In e-commerce, every second counts. Users are quick to abandon slow sites, often moving to competitors. For businesses, this means lost sales and decreased engagement.
Developer Challenges
Handling simple catalogs—like a store with 100 products or a straightforward structure—may not cause much trouble. However, as catalogs grow more complex, with hundreds or thousands of products across multiple nested categories, a forehead approach leads to poor performance and money loss.
For example, when a user requests to view all products in a category like "Gaming Laptops," the system faces several challenges:
- Complex Queries: The system needs to pull products from the main category and all related subcategories.
- Recursive Processing: Fetching products from nested categories involves recursive database calls, which increases system load.
- Deduplication: Products appearing in multiple categories create duplicates that need to be filtered out, adding complexity.
- Sorting and Pagination: After retrieval, products need to be sorted and paginated, putting further strain on the system.
All these steps add up, making the process resource-heavy, slowing down performance, and ultimately harming the user experience. With no clear industry standard or ready-made solution, developers are left with tough challenges to solve. The possible solution that could benefit developers worldwide was offered by Egor Grushin, a seasoned software engineer and Hackernoon contributor.
Applying Graph Theory
To address these issues, an innovative method using graph theory, specifically transitive closures, along with advanced indexing techniques, provides a solution.
The key to this method is representing the catalog system as a directed acyclic graph (DAG):
- Vertices represent products and categories.
- Edges show the relationships between categories and products.
This catalog structure helps pre-map all possible paths between categories and products. This lets the system understand direct and indirect relationships without performing complicated queries during runtime.

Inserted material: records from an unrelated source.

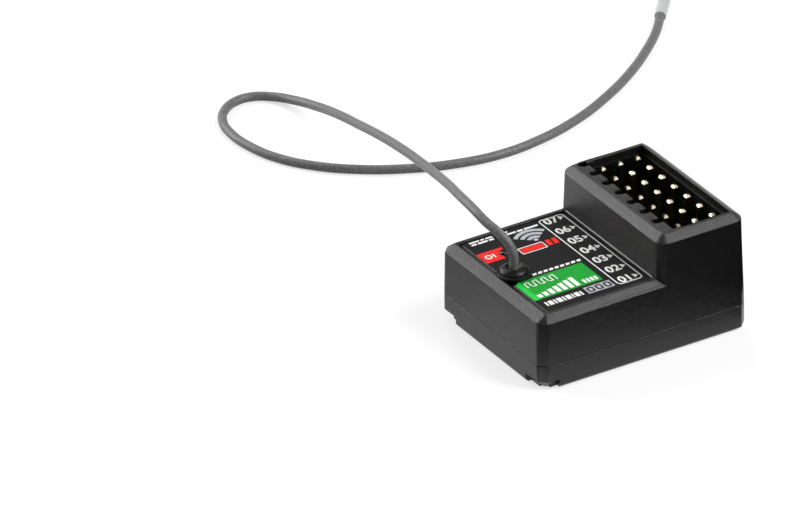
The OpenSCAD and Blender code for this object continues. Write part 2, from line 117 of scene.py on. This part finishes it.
def add_mottle(material, low, high, scale):
    """A slow change between two colours over the surface."""
    tree = material.node_tree
    place = tree.nodes.new("ShaderNodeTexCoord")
    noise = tree.nodes.new("ShaderNodeTexNoise")
    noise.inputs["Scale"].default_value = scale
    noise.inputs["Detail"].default_value = 4.0
    ramp = tree.nodes.new("ShaderNodeValToRGB")
    ramp.color_ramp.elements[0].position = 0.35
    ramp.color_ramp.elements[1].position = 0.65
    ramp.color_ramp.elements[0].color = (*low, 1)
    ramp.color_ramp.elements[1].color = (*high, 1)
    tree.links.new(place.outputs["Object"], noise.inputs["Vector"])
    tree.links.new(noise.outputs["Fac"], ramp.inputs["Fac"])
    tree.links.new(ramp.outputs["Color"],
                   tree.nodes["Principled BSDF"].inputs["Base Color"])


jacket = new_material("cable_jacket", (0.12, 0.12, 0.12), roughness=0.42, specular=0.4)
add_mottle(jacket, (0.095, 0.095, 0.095), (0.155, 0.155, 0.153), scale=3200)
add_grain(jacket, scale=4500, strength=0.5, distance=0.00005)
cable_curve.materials.append(jacket)
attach(cable, "root")
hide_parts("antenna_cable")

# Antenna tip. A straight tinned wire inside a pale, slightly milky shrink sleeve, which stands
# off the wire at its open end. The sleeve grips the end of the cable's jacket.
def dress(name, material):
    """Gives a CAD node its finish."""
    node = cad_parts[name]
    node.data.materials.clear()
    node.data.materials.append(material)


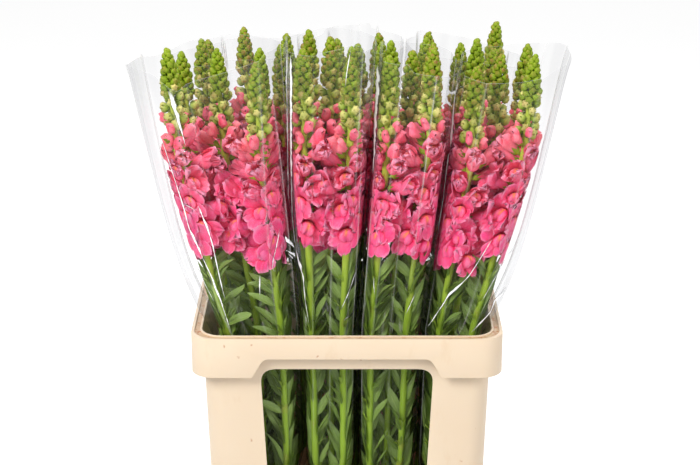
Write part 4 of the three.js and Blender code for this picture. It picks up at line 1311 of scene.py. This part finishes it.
def plasticMaterial():
    material, tree, shader = startMaterial("cream plastic")
    look = plasticLook
    geometry = tree.nodes.new("ShaderNodeNewGeometry").outputs
    spot, height = geometry["Position"], partsOf(tree, geometry["Position"])[2]
    level = rangeNode(tree, partsOf(tree, geometry["Normal"])[2], 0.8, 0.97)
    blotch = useGroup(tree, mottle, Vector=spot, Scale=look["blotches"])
    speck = noiseNode(tree, stretched(tree, spot, (1.0, 1.0, 3.0)), look["specks"], 3.0, 0.65)
    above = times(tree, rangeNode(tree, height, 0.4396, 0.4400), level)
    grime = times(tree, above, rangeNode(tree, height, 0.4412, 0.4418, 1.0, 0.0))  # in the rim's groove
    flecks = times(tree, rangeNode(tree, speck, 0.55, 0.64), grime)
    spots = rangeNode(tree, noiseNode(tree, spot, look["spots"]), 0.735, 0.78, 0.0, 0.6)
    worn = noiseNode(tree, stretched(tree, spot, (26.0, 26.0, 9.0)), 1.0, 5.0, 0.7)
    body = washed(tree, look["cream"],
                  (times(tree, blotch["Mask"], 0.35), look["pale"]),
                  (rangeNode(tree, worn, 0.57, 0.76, 0.0, 0.5), look["smear"]),
                  (times(tree, grime, 0.85), look["channel"]),
                  (mathNode(tree, "MAXIMUM", flecks, spots), look["stain"]))
    dress(tree, shader, look, body, blotch["Fine"], blotch["Fine"])
    return material


container = buildContainer()
container.data.materials.clear()
container.data.materials.append(plasticMaterial())
settle(container, "moulded_plastic", "container")
print("stage 6: the container stands,", trianglesOf(container), "triangles")


waterLook = {"deep": (0.70, 0.79, 0.70), "light": (0.80, 0.86, 0.78), "clear": 0.85, "bend": 1.33,
             "rough": (0.02, 0.07), "gloss": 0.5, "relief": (0.25, 0.002), "blotches": 24.0}


def waterMaterial():
    material, tree, shader = startMaterial("vase water")
    blotch = useGroup(tree, mottle, Vector=spotOf(tree), Scale=waterLook["blotches"])
    body = mixColour(tree, blotch["Mask"], waterLook["deep"], waterLook["light"])
    dress(tree, shader, waterLook, body, blotch["Fine"], blotch["Mask"])
    feedAll(tree, shader, {"IOR": waterLook["bend"], "Transmission Weight": waterLook["clear"]})
    return material


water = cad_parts["water"]
water.data.materials.clear()
water.data.materials.append(waterMaterial())
print("stage 7: water is in")

# floor, light and camera
studio = {
    "floor": (14.0, -14.0, 14.0), "glow": 0.72, "lens": 90, "camera": (0.004, -2.242, 1.300), "tilt": 71.2,
    "sky": 0.48, "exposure": 0.0,
    "grey": (0.42, 0.44), "dim": 0.25,
    "lights": [  # name, place, aim, width, height and power
        ("key", (-1.5, -1.9, 2.35), (0, 0, 0.6), 1.4, 1.1, 77),
        ("fill", (2.1, -1.7, 1.6), (0, 0, 0.6), 1.4, 1.8, 26),
        ("overhead", (0.1, 0.2, 2.7), (0, 0, 0.5), 1.8, 1.8, 40),
        ("behind", (0.3, 2.4, 1.7), (0, 0, 0.7), 2.6, 1.4, 26),
    ],
}


def floorMaterial():  # it glows a little, and less for the light that it throws on the part
    material, tree, shader = startMaterial("studio floor")
    soft = noiseNode(tree, spotOf(tree), 1.3)
    body = mixColour(tree, soft, *[(grey, grey, grey) for grey in studio["grey"]])
    ray = tree.nodes.new("ShaderNodeLightPath").outputs["Is Diffuse Ray"]
    glow = rangeNode(tree, ray, 0, 1, studio["glow"], studio["glow"] * studio["dim"])
    feedAll(tree, shader, {"Base Color": body, "Emission Color": (1, 1, 1), "Emission Strength": glow,
                           "Roughness": 0.9, "Specular IOR Level": 0.1})
    return material


half, near, far = studio["floor"]
corners = np.array([(-half, near, 0), (half, near, 0), (half, far, 0), (-half, far, 0)])
ground = meshFrom("studio_floor", corners * 1000, [[0, 1, 2, 3]])
ground.data.materials.append(floorMaterial())

for name, place, aim, wide, tall, power in studio["lights"]:
    data = bpy.data.lights.new(name, "AREA")
    data.shape, data.size, data.size_y, data.energy = "RECTANGLE", wide, tall, power
    made = bpy.data.objects.new(name, data)
    made.location = place
    made.rotation_euler = (Vector(aim) - Vector(place)).to_track_quat("-Z", "Y").to_euler()
    bpy.context.scene.collection.objects.link(made)

world = bpy.data.worlds.new("studio sky")
world.use_nodes = True
world.node_tree.nodes["Background"].inputs["Color"].default_value = (1, 1, 1, 1)
world.node_tree.nodes["Background"].inputs["Strength"].default_value = studio["sky"]
bpy.context.scene.world = world

lens = bpy.data.cameras.new("camera")
lens.lens, lens.sensor_width, lens.sensor_fit = studio["lens"], 36, "HORIZONTAL"
eye = bpy.data.objects.new("camera", lens)
eye.location = studio["camera"]
eye.rotation_euler = (math.radians(studio["tilt"]), 0, 0)
bpy.context.scene.collection.objects.link(eye)
bpy.context.scene.camera = eye
bpy.context.scene.view_settings.view_transform = "Standard"
bpy.context.scene.view_settings.exposure = studio["exposure"]
bpy.context.scene.cycles.transparent_max_bounces = 24
bpy.context.scene.cycles.max_bounces = 8
print("stage 8: studio is lit")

Using transitive closures, a developer can calculate all indirect relationships between nodes in the graph, respecting their order. This means that if Category A includes Category B, and Category B includes Product X, the system knows that Product X is also included in Category A through this indirect path.
This graph is used to mark products with additional data, which helps avoid complex queries:
- The data is already deduplicated.
- Since all relationships are known in advance, the system no longer needs to perform recursive database calls.
- Since all the connections have been built in advance, their order is statically determined, meaning that on-the-fly sorting is no longer required.
- Retrieving all products for a category is reduced to a single, efficient database query.
Creating a Dedicated Service
Catalogs constantly change as products and categories are added, removed, or updated. To manage this, a dedicated microservice independently handles the graph of product-category relationships, ensuring the system remains scalable and modular.
When changes occur, the microservice updates the graph and recalculates transitive closures without impacting the main system's entities. This way, dynamic updates are managed efficiently, keeping everything running smoothly.
This step-by-step guide helps product teams implement the solution, making adoption and integration into the systems easier.
Impact
This approach can potentially become a fully reusable solution, freeing developers of complex catalogs worldwide from repeatedly solving the same problem. Users experience faster load times and smoother navigation, which boosts satisfaction and engagement. The system efficiently manages large, intricate catalogs and maintains strong performance even as data grows.
For businesses, this enhanced performance can lead to higher conversion rates and improved customer retention. A faster, more responsive system keeps users coming back, directly increasing revenue and helping businesses meet the high industry standards for responsiveness set by FAANG.
Beyond E-commerce
While this method was developed to solve challenges in e-commerce, its applications reach beyond that. It can be used in other industries that deal with complex, nested data:
- Content Management Systems: Organizing articles, media, or documents across multiple categories and tags.
- Logistics and Supply Chain: Tracking items across different stages and locations within a network.
- Organizational Structures: Mapping relationships within large organizations that have overlapping departments and roles.
This approach is beneficial for any system that requires efficient retrieval of items from overlapping or nested categories.
Conclusion
As industries expand and data becomes more intricate, such approaches ensure that systems remain responsive and users stay satisfied. Performance is key, especially as catalogs grow increasingly complex.
Graph theory provides an alternative solution to a common problem faced by developers and architects. This approach frees teams from the need to repeatedly address the same issue without a widely adopted solution in place. Moreover, it addresses long-standing challenges and offers a scalable solution that allows companies to meet demands and increase performance.
By representing catalogs as directed acyclic graphs and using transitive closures, systems can avoid costly recursive queries, deduplication, and on-the-fly sorting. The result: faster load times, better scalability, and an enhanced user experience.